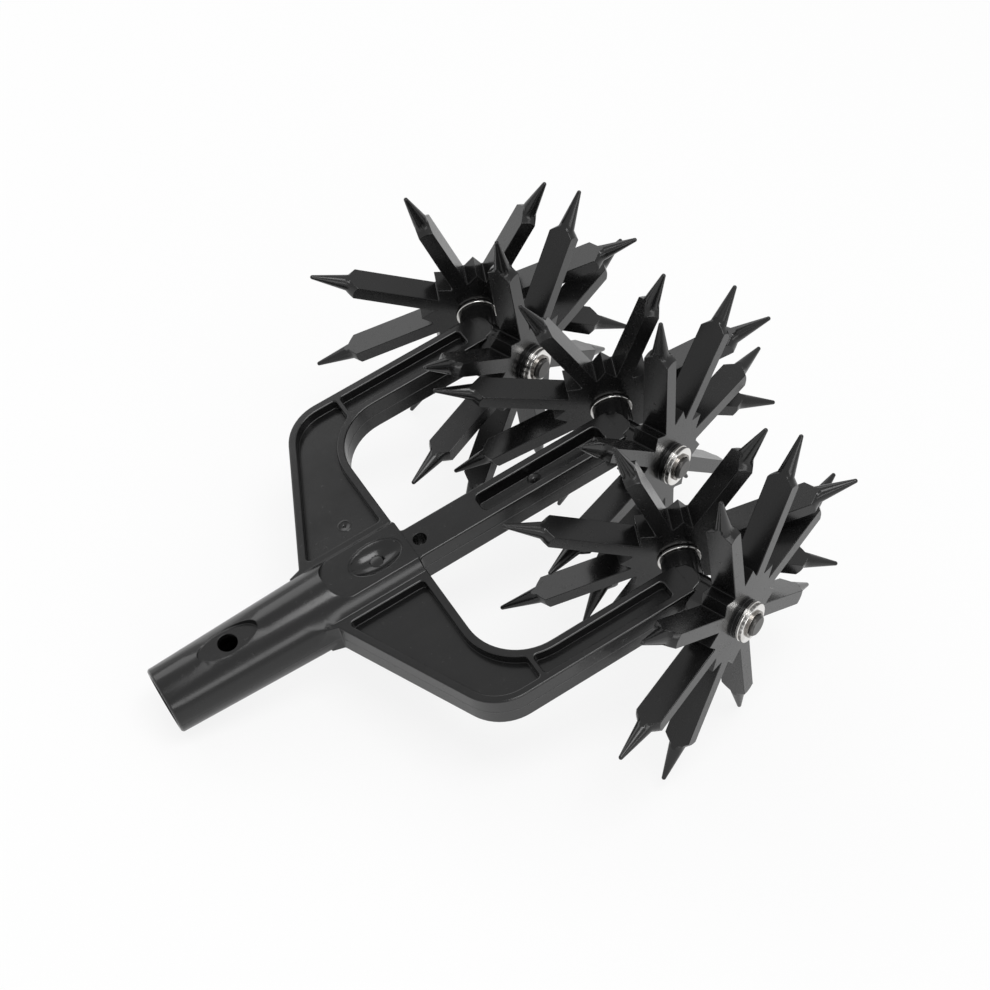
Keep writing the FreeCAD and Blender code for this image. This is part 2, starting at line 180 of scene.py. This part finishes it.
class Shader:
    """The node tree of one material."""

    def __init__(self, name: str) -> None:
        """Makes the material with its one surface shader.

        Args:
            name: The material's name.
        """
        self.material = bpy.data.materials.new(name)
        self.material.use_nodes = True
        self.tree = self.material.node_tree
        self.surface = self.tree.nodes["Principled BSDF"]

    def join(self, value: object, target: bpy.types.NodeSocket) -> None:
        """Links a socket into an input, or sets the input's own value.

        Args:
            value: A wrapped socket, or a number, colour or vector.
            target: The input.
        """
        if isinstance(value, Sock):
            self.tree.links.new(value.socket, target)
        else:
            target.default_value = value

    def add(
        self,
        kind: str,
        settings: dict[str, object] | None = None,
        sockets: dict[object, object] | None = None,
        output: int | str = 0,
    ) -> Sock:
        """Adds a node of any kind.

        Args:
            kind: The node's type.
            settings: Its settings, or a colour ramp's stops, set before its sockets.
            sockets: Values or links of its inputs.
            output: Which of its outputs is wanted.

        Returns:
            The wanted output.
        """
        node = self.tree.nodes.new(kind)
        for key, value in (settings or {}).items():
            if key == "stops":
                self._set_stops(node.color_ramp, value)
            else:
                setattr(node, key, value)
        for key, value in (sockets or {}).items():
            self.join(value, node.inputs[key])
        return Sock(self, node.outputs[output])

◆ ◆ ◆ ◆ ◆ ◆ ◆

Return exactly, please, the lines of the material from the first one down to and including the line where "input's own value." appears.

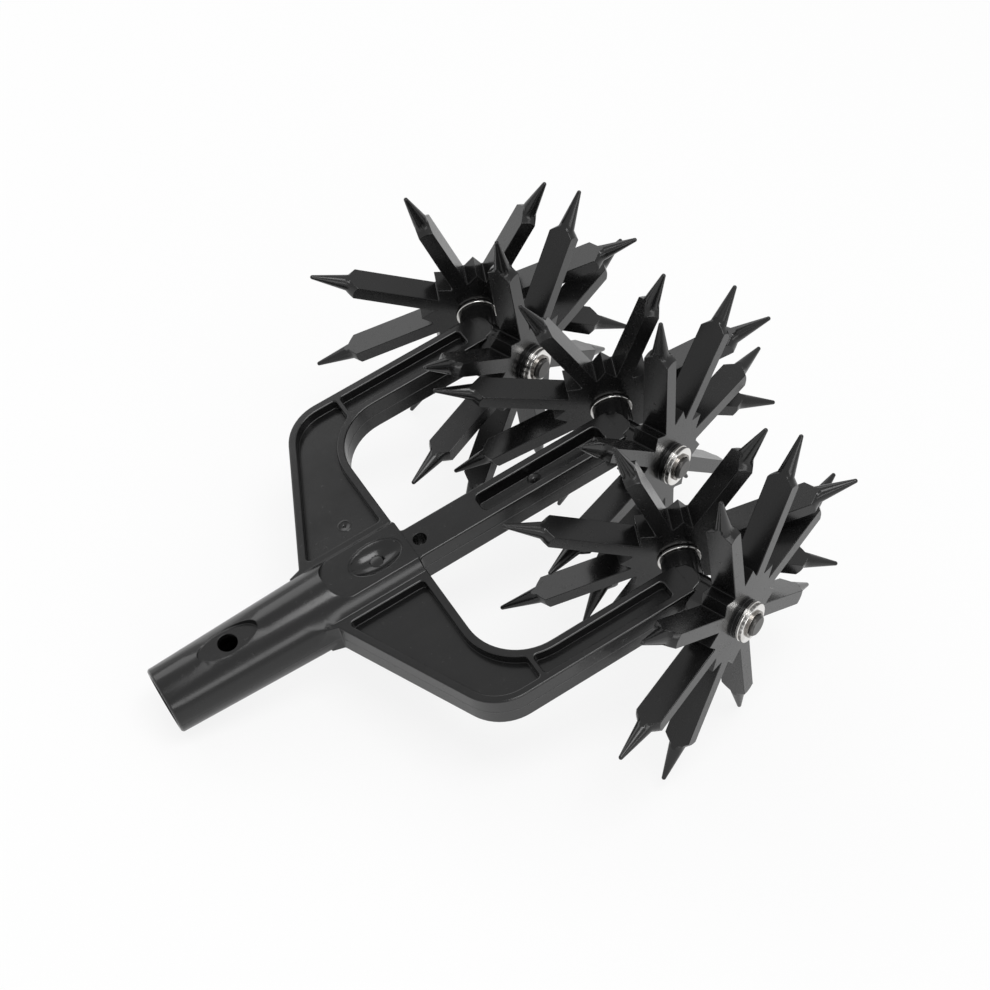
Keep writing the FreeCAD and Blender code for this image. This is part 2, starting at line 180 of scene.py. This part finishes it.
class Shader:
    """The node tree of one material."""

    def __init__(self, name: str) -> None:
        """Makes the material with its one surface shader.

        Args:
            name: The material's name.
        """
        self.material = bpy.data.materials.new(name)
        self.material.use_nodes = True
        self.tree = self.material.node_tree
        self.surface = self.tree.nodes["Principled BSDF"]

    def join(self, value: object, target: bpy.types.NodeSocket) -> None:
        """Links a socket into an input, or sets the input's own value.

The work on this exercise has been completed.